-- start Supplied entries --

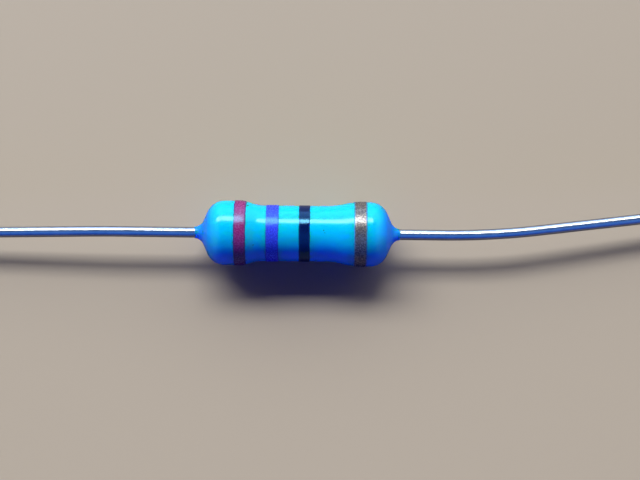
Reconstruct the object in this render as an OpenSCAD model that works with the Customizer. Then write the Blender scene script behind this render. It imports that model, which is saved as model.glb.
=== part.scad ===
// Axial film resistor: a ceramic rod with a spiral-cut film, pressed caps, welded wire leads,
// a dog-bone lacquer coating and four painted bands.
// Millimetres. The origin is the centre of the coated body, on its axis.
// +X runs along the body from the first band to the last, +Z is up.

/* [Ceramic core] */
// Diameter of the ceramic rod
core_d = 1.7; // [1.2:0.05:3]
// Length of the ceramic rod
core_l = 5.4; // [4.4:0.1:9]
// Chamfer on the rod's two edges
core_chamfer = 0.06; // [0.02:0.01:0.12]

/* [Resistive film] */
// Thickness of the film on the rod
film_t = 0.02; // [0.01:0.005:0.04]
// Turns of the spiral cut
cut_turns = 4; // [2:1:6]
// Width of the spiral cut
cut_w = 0.14; // [0.06:0.01:0.2]
// Uncut film left showing between a cap's mouth and the spiral cut
film_land = 0.25; // [0.1:0.05:0.5]

/* [End caps] */
// Wall of the drawn cap
cap_wall = 0.13; // [0.08:0.01:0.25]
// Thickness of the cap's closed end
cap_end_t = 0.2; // [0.12:0.01:0.35]
// Length of the cap along the rod, its closed end included
cap_l = 1.45; // [1:0.05:1.9]
// Outer radius where the wall turns into the closed end
cap_corner_r = 0.12; // [0.05:0.01:0.2]
// Chamfer round the cap's mouth
cap_mouth_chamfer = 0.04; // [0.01:0.01:0.06]

/* [Leads] */
// Diameter of the tinned wire
lead_d = 0.4; // [0.3:0.02:0.6]
// Reach of a lead from the cap's face to its cut end, along the body
lead_reach = 28.5; // [22:0.5:38]
// Diameter of the weld's upset collar
weld_d = 0.62; // [0.5:0.02:0.9]
// Thickness of the weld's collar at the cap
weld_t = 0.05; // [0.03:0.01:0.1]
// Length over which the collar tapers into the wire
weld_taper = 0.12; // [0.08:0.01:0.2]
// Distance from the left cap's face to the left lead's bend
left_bend_at = 4.4; // [3.6:0.1:8]
// Bend radius of the left lead
left_bend_r = 30; // [5:1:35]
// How far the left lead swings sideways, seen from above, in degrees
left_sweep = -0.8; // [-8:0.1:8]
// Distance from the right cap's face to the right lead's bend
right_bend_at = 4.3; // [3.6:0.1:8]
// Bend radius of the right lead
right_bend_r = 26; // [5:1:35]
// How far the right lead swings sideways, seen from above, in degrees
right_sweep = 7.5; // [-8:0.1:8]

/* [Coating] */
// Coating over the caps
coat_over_caps = 0.2; // [0.14:0.01:0.35]
// Coating over the film, at the waist
coat_over_film = 0.17; // [0.15:0.01:0.3]
// How far inside the cap's face the coating starts to round over
dome_setback = 0.2; // [0.1:0.01:0.4]
// Radius of the rounded shoulder
dome_r = 0.7; // [0.6:0.01:0.85]
// Steepest slope of the shoulder, in degrees
dome_slope = 66; // [55:1:72]
// Radius of the hollow curve that runs out along the lead
neck_r = 0.39; // [0.15:0.01:0.5]
// Thickness of the coating where it ends on the lead
neck_lip = 0.02; // [0.01:0.005:0.05]
// Length of the left swell, from the waist up to full diameter
left_swell_l = 0.9; // [0.6:0.05:1.1]
// How far the left swell starts inside the cap's mouth
left_swell_past = 0.2; // [0.15:0.05:0.4]
// Length of the right swell, from the waist up to full diameter
right_swell_l = 1.3; // [0.8:0.05:1.5]
// How far the right swell starts inside the cap's mouth
right_swell_past = 0.4; // [0.2:0.05:0.6]

/* [Bands] */
// Thickness of the band paint
paint_t = 0.015; // [0.01:0.005:0.03]
// Distance from the left cap's face to the middle of the first band
first_band_at = 0.79; // [0.5:0.01:1]
// Spacing of the first three bands
band_pitch = 1.19; // [0.9:0.01:1.3]
// Distance from the right cap's face to the middle of the last band
last_band_at = 0.56; // [0.4:0.01:0.8]
// Width of the red band
red_w = 0.44; // [0.3:0.01:0.6]
// Width of the violet band
violet_w = 0.48; // [0.3:0.01:0.6]
// Width of the black band
black_w = 0.41; // [0.3:0.01:0.6]
// Width of the gold band
gold_w = 0.49; // [0.3:0.01:0.6]

/* [Hidden] */
$fn = 96;
// Largest turn between two points of an arc in an outline, in degrees
arc_step = 5;
// Turn between two sections of the spiral cut, in degrees
cut_step = 12;
// How far a lead's straight runs reach into its bend, and how much thinner the wire is there
bend_overlap = 0.05;
bend_thinning = 0.001;

core_r = core_d / 2;
film_r = core_r + film_t;
cap_r = film_r + cap_wall;
lead_r = lead_d / 2;
waist_r = film_r + coat_over_film;
crown_r = cap_r + coat_over_caps;

// Places along the body, measured out from its centre
film_end_x = core_l / 2 - core_chamfer;
cap_face_x = core_l / 2 + cap_end_t;
cap_mouth_x = cap_face_x - cap_l;
cut_end_x = cap_mouth_x - film_land;
dome_x = cap_face_x - dome_setback;

// The body lies on the paint of its two swellings, and each lead dips to the same level.
rest_z = -(crown_r + paint_t);

red_x = -cap_face_x + first_band_at;
violet_x = red_x + band_pitch;
black_x = violet_x + band_pitch;
gold_x = cap_face_x - last_band_at;

// ---- Outlines, as [distance along the body, radius] ----

// Points of an arc about a centre, from one angle to another, ends included.
function arc(centre, r, from, to) =
    let (steps = ceil(abs(to - from) / arc_step))
    [for (i = [0:steps])
        let (a = from + (to - from) * i / steps)
        centre + r * [cos(a), sin(a)]];

function mirrored(outline) = [for (i = [len(outline) - 1:-1:0]) [-outline[i].x, outline[i].y]];

// The swell from the waist up to the crown: two equal arcs that meet halfway.
function swell(from_x, length) =
    let (rise = crown_r - waist_r,
         r = (length * length + rise * rise) / (4 * rise),
         half = asin(length / 2 / r))
    concat(arc([from_x, waist_r + r], r, -90, -90 + half),
           arc([from_x + length, crown_r - r], r, 90 + half, 90));

// The rounded shoulder, then a short straight slope, then the hollow curve along the lead, whose
// radius is no larger than the height that the shoulder leaves for it.
function shoulder() =
    let (tip_r = lead_r + neck_lip,
         slope_from = [dome_x, crown_r - dome_r] + dome_r * [sin(dome_slope), cos(dome_slope)],
         hollow_r = min(neck_r, (slope_from.y - tip_r) / (1 - cos(dome_slope))),
         slope_to_r = tip_r + hollow_r * (1 - cos(dome_slope)),
         slope_to_x = slope_from.x + (slope_from.y - slope_to_r) / tan(dome_slope),
         tip_x = slope_to_x + hollow_r * sin(dome_slope))
    concat(arc([dome_x, crown_r - dome_r], dome_r, 90, 90 - dome_slope),
           arc([tip_x, tip_r + hollow_r], hollow_r, 270 - dome_slope, 270));

// Half of the coating, from the waist out to where it ends on the lead.
function coat_half(swell_past, swell_l) =
    concat(swell(cap_mouth_x - swell_past, swell_l), shoulder());

coat_outline = concat(mirrored(coat_half(left_swell_past, left_swell_l)),
                      coat_half(right_swell_past, right_swell_l));

// Outline of a cap from its mouth to its face, measured out from the body's centre.
cap_outline = concat(
    [[cap_mouth_x, cap_r - cap_mouth_chamfer], [cap_mouth_x + cap_mouth_chamfer, cap_r]],
    arc([cap_face_x - cap_corner_r, cap_r - cap_corner_r], cap_corner_r, 90, 0));

// Outline of a lead's welded root, out to where it is plain wire.
root_outline = [
    [cap_face_x, weld_d / 2],
    [cap_face_x + weld_t, weld_d / 2],
    [cap_face_x + weld_t + weld_taper, lead_r]
];

// ---- Building blocks ----

// A solid turned about the X axis from an outline, closed onto the axis.
module turned(outline) {
    first = outline[0];
    last = outline[len(outline) - 1];
    turned_ring(concat([[first.x, 0]], outline, [[last.x, 0]]));
}

// A ring turned about the X axis from a closed outline.
module turned_ring(outline)
    rotate([0, 90, 0])
        rotate_extrude()
            polygon([for (p = outline) [p.y, p.x]]);

// A plain cylinder about the X axis.
module rod(from_x, to_x, r)
    translate([from_x, 0, 0])
        rotate([0, 90, 0])
            cylinder(h = to_x - from_x, r = r);

module tube(from_x, to_x, outer_r, inner_r)
    turned_ring([[from_x, inner_r], [from_x, outer_r], [to_x, outer_r], [to_x, inner_r]]);

module other_end()
    mirror([1, 0, 0])
        children();

// The cutter of the spiral cut: one square-ended thread wound round the rod, deeper than the film.
module spiral_cutter() {
    pitch = 2 * cut_end_x / cut_turns;
    rings = cut_turns * 360 / cut_step;
    depth = 2 * film_t;
    section = [
        [-cut_w / 2, core_r - depth], [cut_w / 2, core_r - depth],
        [cut_w / 2, film_r + depth], [-cut_w / 2, film_r + depth]
    ];
    points = [
        for (i = [0:rings])
            let (turn = i * cut_step, middle_x = -cut_end_x + pitch * turn / 360)
            for (corner = section)
                [middle_x + corner.x, corner.y * sin(turn), corner.y * cos(turn)]
    ];
    sides = [
        for (i = [0:rings - 1], k = [0:3])
            [4 * i + k, 4 * i + (k + 1) % 4, 4 * i + 4 + (k + 1) % 4, 4 * i + 4 + k]
    ];
    polyhedron(points, concat([[3, 2, 1, 0]], sides, [[for (k = [0:3]) 4 * rings + k]]));
}

module cap() {
    color("gainsboro")
        difference() {
            turned(cap_outline);
            rod(cap_mouth_x - 1, core_l / 2, film_r);
        }
}

// A lead of the right-hand end. The wire leaves the cap along the axis, turns through one bend
// and runs straight to its cut end, which just reaches the level that the body lies on.
module lead(bend_at, bend_r, sweep) {
    run_x = lead_reach - bend_at;
    side_slope = tan(sweep);
    dip_slope = (rest_z + lead_r) / run_x;
    bend = atan(norm([side_slope, dip_slope]));
    roll = atan2(dip_slope, side_slope);
    setback = bend_r * tan(bend / 2);
    color("silver") {
        turned(concat(root_outline, [[cap_face_x + bend_at - setback + bend_overlap, lead_r]]));
        translate([cap_face_x + bend_at - setback, 0, 0])
            rotate([roll, 0, 0]) {
                translate([0, bend_r, 0])
                    rotate([0, 0, -90])
                        rotate_extrude(angle = bend)
                            translate([bend_r, 0])
                                circle(r = lead_r - bend_thinning);
                translate([bend_r * sin(bend), bend_r * (1 - cos(bend)), 0])
                    rotate([0, 0, bend])
                        rod(-bend_overlap, run_x / cos(bend) - setback, lead_r);
            }
    }
}

// A ring of paint that follows the coating under it.
module band(middle_x, width) {
    from_x = middle_x - width / 2;
    to_x = middle_x + width / 2;
    seat = concat(
        [[from_x, lookup(from_x, coat_outline)]],
        [for (p = coat_outline) if (p.x > from_x && p.x < to_x) p],
        [[to_x, lookup(to_x, coat_outline)]]);
    turned_ring(concat(seat, [for (i = [len(seat) - 1:-1:0]) seat[i] + [0, paint_t]]));
}

// ---- Pieces ----

module ceramic_core()
    color("white")
        turned([
            [-core_l / 2, core_r - core_chamfer],
            [-film_end_x, core_r],
            [film_end_x, core_r],
            [core_l / 2, core_r - core_chamfer]
        ]);

module resistive_film()
    color("dimgray")
        difference() {
            tube(-film_end_x, film_end_x, film_r, core_r);
            spiral_cutter();
        }

module left_cap()
    other_end()
        cap();

module right_cap()
    cap();

module left_lead()
    other_end()
        lead(left_bend_at, left_bend_r, left_sweep);

module right_lead()
    lead(right_bend_at, right_bend_r, right_sweep);

module coating()
    color("deepskyblue")
        difference() {
            turned(coat_outline);
            rod(-cap_mouth_x - cap_l / 2, cap_mouth_x + cap_l / 2, film_r);
            rod(-cap_face_x - 3, cap_face_x + 3, lead_r);
            for (end = [0, 1])
                mirror([end, 0, 0]) {
                    turned(cap_outline);
                    turned(root_outline);
                }
        }

module red_band()
    color("firebrick")
        band(red_x, red_w);

module violet_band()
    color("mediumslateblue")
        band(violet_x, violet_w);

module black_band()
    color("black")
        band(black_x, black_w);

module gold_band()
    color("goldenrod")
        band(gold_x, gold_w);

ceramic_core();
resistive_film();
left_cap();
right_cap();
left_lead();
right_lead();
coating();
red_band();
violet_band();
black_band();
gold_band();
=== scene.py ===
# %% [markdown]
# # An axial film resistor, from its frame to its finish
# The part is a small film resistor as it comes off the tape: a ceramic rod with a spiral-cut film,
# two pressed steel caps, two tinned copper leads, a lacquer coating that dips to a waist between the
# caps, and four painted bands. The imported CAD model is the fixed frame. The ceramic, the film and the
# caps are seen only when the part is opened, so their CAD solids stay as they are and get materials.
# Everything that shows is made again here as a finer surface of the same size, in metres.

import bpy
import numpy as np
from mathutils import Matrix, Vector


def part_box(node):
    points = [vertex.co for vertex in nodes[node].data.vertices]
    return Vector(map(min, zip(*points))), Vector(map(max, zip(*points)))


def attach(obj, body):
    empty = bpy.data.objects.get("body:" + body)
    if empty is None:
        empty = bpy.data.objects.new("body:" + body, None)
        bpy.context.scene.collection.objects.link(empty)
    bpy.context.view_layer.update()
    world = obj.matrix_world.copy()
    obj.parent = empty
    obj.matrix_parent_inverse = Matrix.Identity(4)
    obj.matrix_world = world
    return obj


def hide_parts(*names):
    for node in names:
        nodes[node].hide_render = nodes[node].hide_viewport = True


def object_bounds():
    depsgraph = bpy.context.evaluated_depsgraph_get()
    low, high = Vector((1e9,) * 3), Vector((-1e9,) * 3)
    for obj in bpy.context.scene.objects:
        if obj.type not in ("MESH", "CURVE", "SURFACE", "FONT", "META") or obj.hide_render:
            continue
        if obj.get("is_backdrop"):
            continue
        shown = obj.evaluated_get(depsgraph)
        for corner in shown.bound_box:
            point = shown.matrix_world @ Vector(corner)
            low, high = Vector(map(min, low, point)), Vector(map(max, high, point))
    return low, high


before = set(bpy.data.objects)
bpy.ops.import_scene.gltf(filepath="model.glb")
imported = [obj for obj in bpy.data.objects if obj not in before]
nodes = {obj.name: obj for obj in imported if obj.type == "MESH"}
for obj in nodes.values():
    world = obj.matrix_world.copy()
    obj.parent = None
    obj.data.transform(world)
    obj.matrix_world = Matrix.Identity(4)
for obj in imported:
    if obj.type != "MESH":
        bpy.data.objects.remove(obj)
cad_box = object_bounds()
print("CAD nodes:", sorted(nodes))

# %% [markdown]
# ## Sizes
# Whatever can be read from a node's box is read from it, so it follows the CAD model. The few radii
# and lengths that a box doesn't give, such as the rounding of the shoulder, are named where they are
# first needed, with the same values as in the part's source.

# %% Sizes from the frame
MM = 0.001


def low(node):
    """The lowest corner of a node's box."""
    return np.array(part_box(node)[0])


def high(node):
    """The highest corner of a node's box."""
    return np.array(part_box(node)[1])


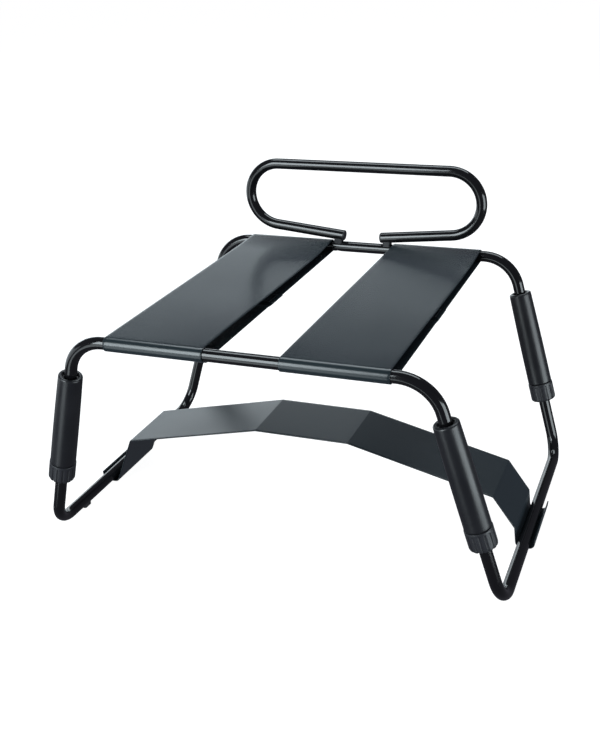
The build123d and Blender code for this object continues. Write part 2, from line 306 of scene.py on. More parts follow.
def gloss_powder_coat():
    """Smooth black powder coat with a faint orange peel."""
    finish = Finish("gloss_black_powder_coat", Specular_IOR_Level=0.5, IOR=1.5)
    where = finish.place()
    peel = finish.noise(where, 420, 1.5, 0.45)
    cloud = finish.noise(where, 24, 3.0)
    finish.colour(finish.tones(cloud, (0.0035, 0.0035, 0.0042), (0.0065, 0.0065, 0.0075)))
    finish.rough(finish.spread(cloud, 0.3, 0.7, 0.10, 0.14))
    finish.bump(peel, 0.00004, 0.35)
    return finish.material


def webbing(name, dark, light, roughness, warp=0.0011, weft=0.0008, edge_from=0.06):
    """Flat woven webbing: fine ribs along the strap, picks across it and a firmer selvedge."""
    finish = Finish(name, Sheen_Weight=0.06, Sheen_Roughness=0.4, Specular_IOR_Level=0.5)
    finish.shader.inputs["Sheen Tint"].default_value = (0.75, 0.85, 1.0, 1)
    split = finish.node("ShaderNodeSeparateXYZ")
    finish.link(finish.place("UV"), split.inputs[0])
    across, along = split.outputs[0], split.outputs[1]
    turn = 2 * math.pi
    column = finish.math("MULTIPLY", across, turn / (2 * warp))
    row = finish.math("MULTIPLY", along, turn / (2 * weft))
    over = finish.math("MULTIPLY", finish.math("SINE", column), finish.math("SINE", row))
    ribs = finish.math("ABSOLUTE", finish.math("SINE", column))
    picks = finish.math("ABSOLUTE", finish.math("SINE", row))
    weave = finish.math("ADD", finish.math("MULTIPLY", ribs, 0.6), finish.math("MULTIPLY", picks, 0.25))
    weave = finish.math("ADD", weave, finish.math("MULTIPLY", over, 0.15))
    inner = finish.math("LESS_THAN", finish.math("ABSOLUTE", across), edge_from)
    selvedge = finish.math("SUBTRACT", 1.0, inner)
    where = finish.place()
    cloud = finish.noise(where, 9, 4.0, 0.55)
    fibre = finish.noise(where, 1400, 2.0)
    # The weave term makes the colour darker in the weave's gaps and lighter on its crests: painted shade in
    # the weave's hollows, mixed with random cloud and fibre tone.
    tone = finish.math("ADD", finish.math("MULTIPLY", weave, 0.5), finish.math("MULTIPLY", cloud, 0.35))
    tone = finish.math("ADD", tone, finish.math("MULTIPLY", fibre, 0.15))
    tone = finish.math("SUBTRACT", tone, finish.math("MULTIPLY", selvedge, 0.08))
    finish.colour(finish.tones(tone, dark, light))
    # The spread is narrow, because a wide one breaks the cloth's sheen up into curved marks.
    finish.rough(finish.spread(cloud, 0.3, 0.7, roughness - 0.02, roughness + 0.02))
    height = finish.math("ADD", weave, finish.math("MULTIPLY", fibre, 0.4))
    finish.bump(height, 0.000005, 0.5)
    return finish.material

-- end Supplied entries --

Direction:
Identify the lines in the entries that hold "names" and return each one.

Final answer:
def hide_parts(*names):
    for node in names:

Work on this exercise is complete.